I have three official scrum master certifications and trained in a dedicated one week course under Ken Schwaber himself. I have 15+ years practical experience on a wide variety of teams. The biggest unlock to productivity I’ve found is eliminating practices associated with estimations, or what I call “the guessing game”.
If you’re not building the right thing, it doesn’t matter when it’s done. I don’t care about the iPhone you built me if my house is on fire.
If you do know you’re working on the right thing (prioritization) then it equally doesn’t matter when it will be done. I don’t ask the firemen to sit down and estimate time on each of their tasks to get to my house and put out the fire, please skip that step and just get here.
Finally, if you’re not sure the thing you’re building is the right thing or not, it’s time to shift focus to figuring it out as quickly as possible. Here the “figure it out” becomes the priority.
In each of these cases we can shift focus from timing to priority.
This assumes you have a competent working engineering team focused on fast feedback, high quality, and high speed. But it’s a bit of chicken and egg situation. You may not have a good eng team because they are experiencing the friction brought about by estimations.
The job of a product delivery team is to try as many variations as quickly as possible to discover the best. The job of a software engineer on a product team is to build high quality code fast. None of these require estimating tickets, building gantt charts, or sequencing timelines.

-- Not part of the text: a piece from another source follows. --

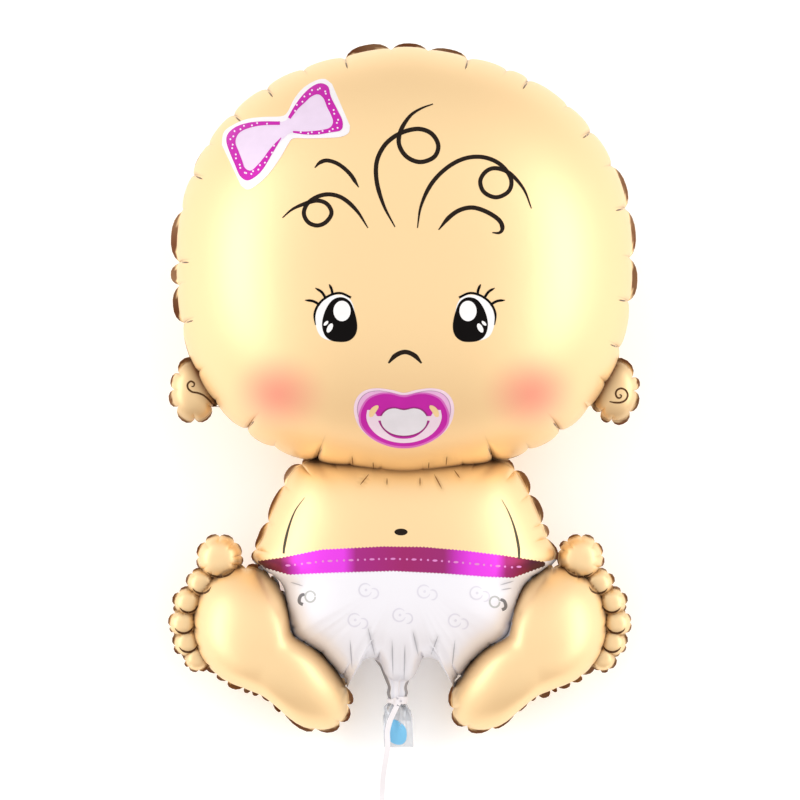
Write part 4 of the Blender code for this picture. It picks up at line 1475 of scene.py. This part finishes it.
class BALLOON_OT_stage(bpy.types.Operator):
    """Make the pale floor, the white room and the two softboxes"""

    bl_idname = "balloon.stage"
    bl_label = "Stage"

    def room(self, tree, background, sky):
        """White walls: brighter by the square of the way aside, dimmer and warmer past crown and tail."""
        where = node(tree, "ShaderNodeTexCoord").outputs["Generated"]
        x, y, _ = node(tree, "ShaderNodeSeparateXYZ", Vector=where).outputs
        squares = [math_node(tree, "POWER", math_node(tree, "ABSOLUTE", way), 2.0) for way in (x, y)]
        sides = math_node(tree, "MULTIPLY", squares[0], SIDES_GAIN)
        past_tail = math_node(tree, "MULTIPLY", math_node(tree, "LESS_THAN", y, 0.0), TAIL_DIM)
        dim = math_node(tree, "MULTIPLY", squares[1], math_node(tree, "ADD", past_tail, ENDS_DIM))
        feed(tree, math_node(tree, "ADD", sides, sky), background.inputs["Strength"])
        feed(tree, blend(tree, dim, (1.0, 1.0, 1.0), WARM), background.inputs["Color"])

    def execute(self, context):
        scene = context.scene
        settings = scene.balloon_stage
        pale, _, _ = new_material(
            "pale floor", Base_Color=(0.93, 0.93, 0.93), Roughness=0.9, Emission_Color=(1.0, 1.0, 1.0),
            Emission_Strength=settings.table,
        )
        ways = (-1, -1), (1, -1), (1, 1), (-1, 1)
        corners = [(x * FLOOR_HALF, y * FLOOR_HALF, -FLOOR_DROP) for x, y in ways]
        mesh = mesh_of("floor", corners, [[0, 1, 2, 3]])
        mesh.materials.append(pale)
        floor = placed("floor", mesh)

        world = bpy.data.worlds.new("white room")
        world.use_nodes = True
        self.room(world.node_tree, world.node_tree.nodes["Background"], settings.sky)
        scene.world = world
        scene.view_settings.view_transform = "Standard"

        aim = Vector((0.0, HEAD_CHIN, 0.0))
        for side in SOFTBOX_SIDES:
            light = bpy.data.lights.new("softbox", "AREA")
            light.shape = "RECTANGLE"
            light.size, light.size_y = SOFTBOX_SIZE
            light.energy = settings.softbox
            lamp = placed("softbox", light)
            place = aim + SOFTBOX_AWAY * Vector((math.sin(side), 0.0, math.cos(side)))
            turn = (place - aim).to_track_quat("Z", "Y").to_matrix().to_4x4()
            lamp.matrix_world = PLANE @ Matrix.Translation(place) @ turn
        return {"FINISHED"}


class BALLOON_PT_panel(bpy.types.Panel):
    """Everything that the balloon is made of, in the order it is made"""

    bl_label = "Foil Balloon"
    bl_idname = "BALLOON_PT_panel"
    bl_space_type = "VIEW_3D"
    bl_region_type = "UI"
    bl_category = "Balloon"

    def draw(self, context):
        for step in STEPS:
            self.layout.operator(step.bl_idname)
        for name in GROUPS:
            group = getattr(context.scene, name)
            box = self.layout.box()
            for prop in group.bl_rna.properties:
                if prop.identifier not in ("rna_type", "name"):
                    box.prop(group, prop.identifier)


STEPS = (
    BALLOON_OT_camera, BALLOON_OT_ribbon, BALLOON_OT_foil, BALLOON_OT_tail, BALLOON_OT_bow, BALLOON_OT_curls,
    BALLOON_OT_eyes, BALLOON_OT_nose_and_dummy, BALLOON_OT_body_prints, BALLOON_OT_toe_and_ear_prints,
    BALLOON_OT_stage,
)
GROUPS = {
    "balloon_foil": FoilSettings, "balloon_print": PrintSettings, "balloon_ribbon": RibbonSettings,
    "balloon_stage": StageSettings,
}


def register():
    for group in GROUPS.values():
        bpy.utils.register_class(group)
    for name, group in GROUPS.items():
        setattr(bpy.types.Scene, name, bpy.props.PointerProperty(type=group))
    for cls in (*STEPS, BALLOON_PT_panel):
        bpy.utils.register_class(cls)


def unregister():
    for cls in reversed((*STEPS, BALLOON_PT_panel)):
        bpy.utils.unregister_class(cls)
    for name, group in reversed(GROUPS.items()):
        delattr(bpy.types.Scene, name)
        bpy.utils.unregister_class(group)


def main():
    register()
    for step in STEPS:
        area, name = step.bl_idname.split(".")
        if getattr(getattr(bpy.ops, area), name)() != {"FINISHED"}:
            raise RuntimeError(f"{step.bl_label} was not finished")


if __name__ == "__main__":
    main()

By spending time on estimates, sprint capacity, and project timelines, we shift the focus from solving customer problems to “the guessing game”: carefully guessing how long things take and striving to hit those commitments.
But what about—
Our stakeholders are making commitments to customers and we need to hit those timelines
In certain niche situations this may be true, if so I’d push towards a “Sprint” (the book) style of work where time is the only thing that matters.
For 99% of teams there are two cases:
- We can “bubble up” the sentiment that the business focuses on priority not timelines and we can share our prioritized list with customers.
- We can pull timelines out of thin air. The research shows this is equally accurate as our best guess timelines. Product and stakeholders can look at the number of tickets and how many are done vs left and play their own guessing game if they want, no need to get engineers involved.
The issue here is that in most teams the org is too afraid to even try. What happens when they do is they see their previously projected timelines become a joke. With the speedup engineers get from cutting pointing ceremonies, product delivery gets so fast that the business can’t keep up. “When” a project is delivered doesn’t matter when its so fast. Product starts collecting new features and padding out release times to optimize the marketing side.
Our lazy engineers will never get their job done without time pressure
If you’re evaluating engineers on “the guessing game” you’ve already lost. You will have high turnover, mediocre product, and constantly accumulating code debt. Great engineering teams build high quality product fast. Part of why they do so is that they cut out any activities that do not support high quality code made fast. Pointing tickets is an early offender to be cut. It adds friction and distraction and takes time and attention away from what matters for engineering and product delivery.
Our eng team has great conversations around pointing that we would miss
This is a great realization! How do you get those conversations without pointing? What you’ll quickly realize is that pointing is a crutch here. The meaningful conversation that happens after pointing is actually where the conversation should start, you can skip everything before then and just jump into meaningful conversation. It take some practice but saves 50% of many meeting times when you get there.